The monopole concept even extends its reach to the most extreme objects in the cosmos: black holes. The famous "no-hair theorem" states that an isolated black hole is incredibly simple, characterized only by its mass, spin, and electric charge. Why these three? Because they are tied to long-range forces (gravity and electromagnetism) whose effects can be felt far away. If magnetic monopoles exist, then magnetic charge would be another such conserved quantity. A black hole could swallow monopoles and acquire a net magnetic charge, adding a new type of "hair" to its description.

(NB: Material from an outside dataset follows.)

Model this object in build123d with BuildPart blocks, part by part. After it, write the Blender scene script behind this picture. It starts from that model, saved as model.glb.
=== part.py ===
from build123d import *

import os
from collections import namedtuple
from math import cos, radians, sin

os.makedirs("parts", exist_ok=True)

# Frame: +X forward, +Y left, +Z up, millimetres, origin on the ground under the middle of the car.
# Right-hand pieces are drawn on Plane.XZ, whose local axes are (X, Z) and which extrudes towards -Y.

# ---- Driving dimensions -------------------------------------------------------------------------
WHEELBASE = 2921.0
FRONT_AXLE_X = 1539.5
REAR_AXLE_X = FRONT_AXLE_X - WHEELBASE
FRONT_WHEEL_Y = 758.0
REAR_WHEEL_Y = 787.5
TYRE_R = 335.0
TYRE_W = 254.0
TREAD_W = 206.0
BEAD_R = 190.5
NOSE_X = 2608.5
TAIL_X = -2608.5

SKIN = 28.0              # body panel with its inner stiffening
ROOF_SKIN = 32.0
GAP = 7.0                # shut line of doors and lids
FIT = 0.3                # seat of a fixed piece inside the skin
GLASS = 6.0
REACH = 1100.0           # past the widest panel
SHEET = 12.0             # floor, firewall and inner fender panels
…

Finally, at the furthest frontier of theoretical physics, string theory paints the most radical picture of all. In this framework, which describes all fundamental particles as vibrations of tiny strings, the distinction between electric and magnetic charge can become a matter of perspective. A symmetry known as S-duality suggests that what one observer sees as an elementary electric charge (like an electron) could be seen by another observer, in a different regime of the theory, as an elementary magnetic monopole. A fundamental string ending on a higher-dimensional membrane (a D-brane) appears as an electric charge, while its S-dual counterpart, a D-string, appears as a magnetic monopole. In this ultimate view, electrons and monopoles are two sides of the same coin, unified by a deep, hidden symmetry of nature.

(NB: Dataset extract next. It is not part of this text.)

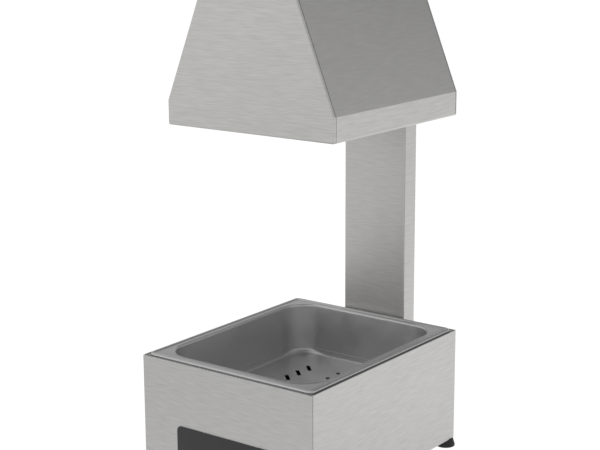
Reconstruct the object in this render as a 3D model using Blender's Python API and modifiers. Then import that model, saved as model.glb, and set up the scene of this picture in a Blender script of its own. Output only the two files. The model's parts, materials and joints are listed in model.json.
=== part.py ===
"""Counter-top chip warmer: a heated-lamp hood on a column over a lift-out pan.

Metres, +Z up.  X is to the right seen from the front, the front faces -Y, and the
origin is the bottom centre of the whole object's box, on the counter.
"""
import math

import bmesh
import bpy
from mathutils import Matrix, Vector

# Overall sizes
BASE_W = 0.275
BASE_D = 0.335
BASE_H = 0.156
SERVING_GAP = 0.298
HOOD_W = 0.263
HOOD_D = 0.2815
HOOD_LIP_H = 0.032
HOOD_SLOPE_H = 0.203
HOOD_TOP_W = 0.100
COLUMN_W = 0.100
COLUMN_D = 0.030
COLUMN_ABOVE_FOLD = 0.100

# Sheet metal and fits
SHEET = 0.0012
GAP = 0.0003
BEND_R = 0.0022
TOP_BEND_R = 0.0014
PLATE_EDGE_BEVEL = 0.0003
CUT_OVERRUN = 0.002
WELD_MERGE = 0.00001

# Base casing
CORNER_RETURN = 0.012
TOP_FLANGE = 0.010
TRAY_FLANGE = 0.012
CUTOUT_CLEARANCE = 0.0025
CUTOUT_LIP = 0.006
VENT_L = 0.040
VENT_W = 0.004
VENT_PITCH = 0.012
VENT_COUNT = 6
VENT_ROW_Y = 0.075

# Badge plate on the front
BADGE_W = 0.160
BADGE_H = 0.045
BADGE_T = 0.0010
BADGE_CORNER_R = 0.006
BADGE_BELOW_TOP = 0.0855

# Feet
FOOT_H = 0.011
FOOT_TOP_R = 0.0108
FOOT_BOTTOM_R = 0.0135
FOOT_INSET = 0.009
FOOT_LIP = 0.0012
FOOT_RECESS_R = 0.0055
FOOT_RECESS_H = 0.0055

# Pan, a half-size gastronorm pan 100 mm deep
PAN_MARGIN = 0.005
PAN_LAND = 0.014
PAN_W = BASE_W - 2 * PAN_MARGIN
PAN_D = BASE_D - 2 * PAN_MARGIN
PAN_DEPTH = 0.100
PAN_T = 0.0008
PAN_RIM_CORNER_R = 0.008
PAN_CURL_R = 0.003
PAN_CURL_END = 48
PAN_GROOVE_INSET = 0.0063
PAN_GROOVE_DROP = 0.0016
PAN_FLAT_INSET = 0.0073
PAN_FLAT_DROP = 0.0010
PAN_OPENING_W = PAN_W - 2 * PAN_LAND
PAN_OPENING_D = PAN_D - 2 * PAN_LAND
PAN_OPENING_CORNER_R = 0.038
PAN_THROAT_R = 0.002
PAN_FILLET_R = 0.012
PAN_DRAFT = math.radians(4)

# Drain plate, the slotted false floor inside the pan
DRAIN_BELOW_RIM = 0.0733
DRAIN_T = 0.0010
DRAIN_EDGE_H = 0.008
DRAIN_EDGE_W = 0.0015
DRAIN_SIDE_CLEARANCE = 0.0004
DRAIN_FLOOR_CORNER_R = 0.060
DRAIN_LEG_R = 0.005
DRAIN_LEG_INSET = 0.030
SLOT_L = 0.0225
SLOT_W = 0.0054
SLOT_PITCH_X = 0.053
SLOT_PITCH_Y = 0.0249
SLOT_SHIFT_Y = -0.0042
SLOT_COLUMNS = 3
SLOT_ROWS = 8
SLOT_TURN = math.radians(-45)

# Column
COLUMN_RETURN = 0.012
COLUMN_BEND_R = 0.0026

# Hood
HOOD_BEND_R = 0.0030
HOOD_PLATE_EDGE_R = 0.0020
HOOD_PLATE_RIM = 0.0032
HOOD_PLATE_FLANGE = 0.010
HOOD_SEAM = 0.0008
HOOD_BOTTOM_RETURN = 0.012

# Pan-head screws
SCREW_R = 0.0020
SCREW_HEAD_R = 0.0040
SCREW_HEAD_H = 0.0026
SCREW_TAIL = 0.0040
COLUMN_SCREW_EDGE = 0.0065
BASE_SCREW_ABOVE_FLOOR = 0.035
BASE_SCREW_BELOW_TOP = 0.036
HOOD_SCREW_ABOVE_LIP = 0.018
HOOD_SCREW_BELOW_CAP = 0.020

# Lamp bracket and lampholder
BRACKET_SHEET = 0.0015
BRACKET_DROP = 0.026
BRACKET_PLATFORM = 0.054
BRACKET_FOOT = 0.014
BRACKET_DEPTH = 0.040
BRACKET_BEND_R = 0.0030
HOLDER_R = 0.022
HOLDER_H = 0.042
HOLDER_SHOULDER = 0.006
HOLDER_BORE_DEPTH = 0.028
NIPPLE_R = 0.0050
NIPPLE_BORE_R = 0.0031
NIPPLE_BELOW = 0.007
NIPPLE_ABOVE = 0.007
NIPPLE_NUT_R = 0.0090
NIPPLE_NUT_H = 0.0040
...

From a simple calculational tool to an emergent crystal excitation, from a relic of the Big Bang to a fundamental player in string theory, the magnetic monopole has proven to be one of the most fertile and unifying concepts in all of science. It reminds us that even a simple question—"Why is there no magnetic charge?"—can lead us on an intellectual adventure across the entire landscape of physics, revealing time and again the profound beauty and interconnectedness of our universe.